告発・絶望の学府㉜
道 自殺に「お詫び」せず

2024年06月号

謝罪半年後の道の豹変にショックを受けていた遺族は、さらに半年を経て伝わった事実に追い討ちをかけられる結果に
(昨年11月下旬、亡くなった学生の実家)

江差パワハラ死、謝罪1年
遺族代理人「騙された思い」


北海道立高等看護学院のパワーハラスメント問題で、当時の教員らに追い込まれて命を絶った学生の遺族が激しい後悔の念に苛まれることになりそうだ。ハラスメントと自殺との“相当因果関係”を認めた第三者調査に反し、学院設置者の道が同調査報告の重要な結論を事実上黙殺、昨年5月の遺族への謝罪は自殺の責任を詫びたものではなかったとの認識を明文化したのだ。当事者ならずとも徒労感を覚える、不可解な対応。この1年は、何だったのか――。


取材・文 小笠原 淳
1968年小樽市生まれ。地方紙記者を経て2005年からフリー。「北方ジャーナル」を中心に執筆。著書に『見えない不祥事』(リーダーズノート出版)。55歳

第三者調査否定、明文化


《引き続き、誠意をもって対応して参りたい》
 本誌前号の誌面に採録した鈴木直道・北海道知事の発言だ。
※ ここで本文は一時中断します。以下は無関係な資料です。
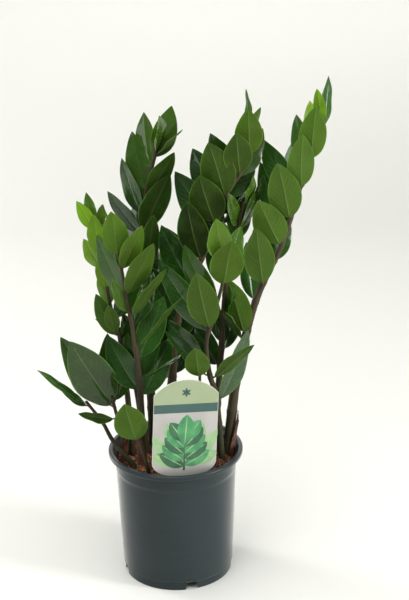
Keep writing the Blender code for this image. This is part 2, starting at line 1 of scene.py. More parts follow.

もとよりこれを額面通りに受け取ることができなかった当事者は、のちに伝わった報らせに天を仰ぐことになる。
「完全に騙された思いです。結局あの謝罪は何だったのか…」
 声の主は、道立高等看護学院のパワーハラスメント問題に被害者代理人として対応している植松直(すなお)弁護士(函館弁護士会)。一連の被害事案の中でも最悪のケースといえる江差看護学院の在学生自殺問題をめぐる賠償交渉で、相手方から改めて届いた文書にほとんど絶句することとなったのだ。ちょうど1年前に遺族へ直接謝罪した筈の北海道は、植松弁護士の要請に応えて本年4月26日付で発した文書を通じ、当時の謝罪が自殺への責任を詫びたものではなかったとの認識をあきらかにした。
 第三者調査で認定された筈のハラスメントと自殺との「相当因果関係」が、調査報告から1年あまりを経て“正式に”覆されたことになる。

謝罪半年、道の変わり身


 本誌などが3年前から報告してきた一連のハラスメント問題では、江差の在学生らの匿名告発を経て2021年の春以降に被害申告があった事案の多くで被害事実が認められ、そのほとんどに対して今日までに道からの慰藉などが実現している。19年9月に起きた男子学生(当時22)の自殺事案でも昨年3月までに第三者調査の結果がまとまり、先述の「因果関係」が認定されるに到った。これを受けて同5月に道の担当者が遺族に直接頭を下げることになった経緯は、同時期以降の本誌面で繰り返し伝えてきたところだ。
 謝意を表明した筈の道が一転、あからさまな“手のひら返し”を見せたのは、第三者報告から半年以上が過ぎた昨年10月下旬。調査結果に基づく遺族の賠償請求に対し、道側の代理人が「自殺の予見可能性はなかった」などの認識を示し始めたのだ。先の植松弁護士が改めて第三者調査をふまえた対応を求めても道の姿勢に変化はみられず、仮に賠償の金額を大幅に下げたとしても自殺の結果責任を前提とした賠償には応じられないとの考えが伝えられた。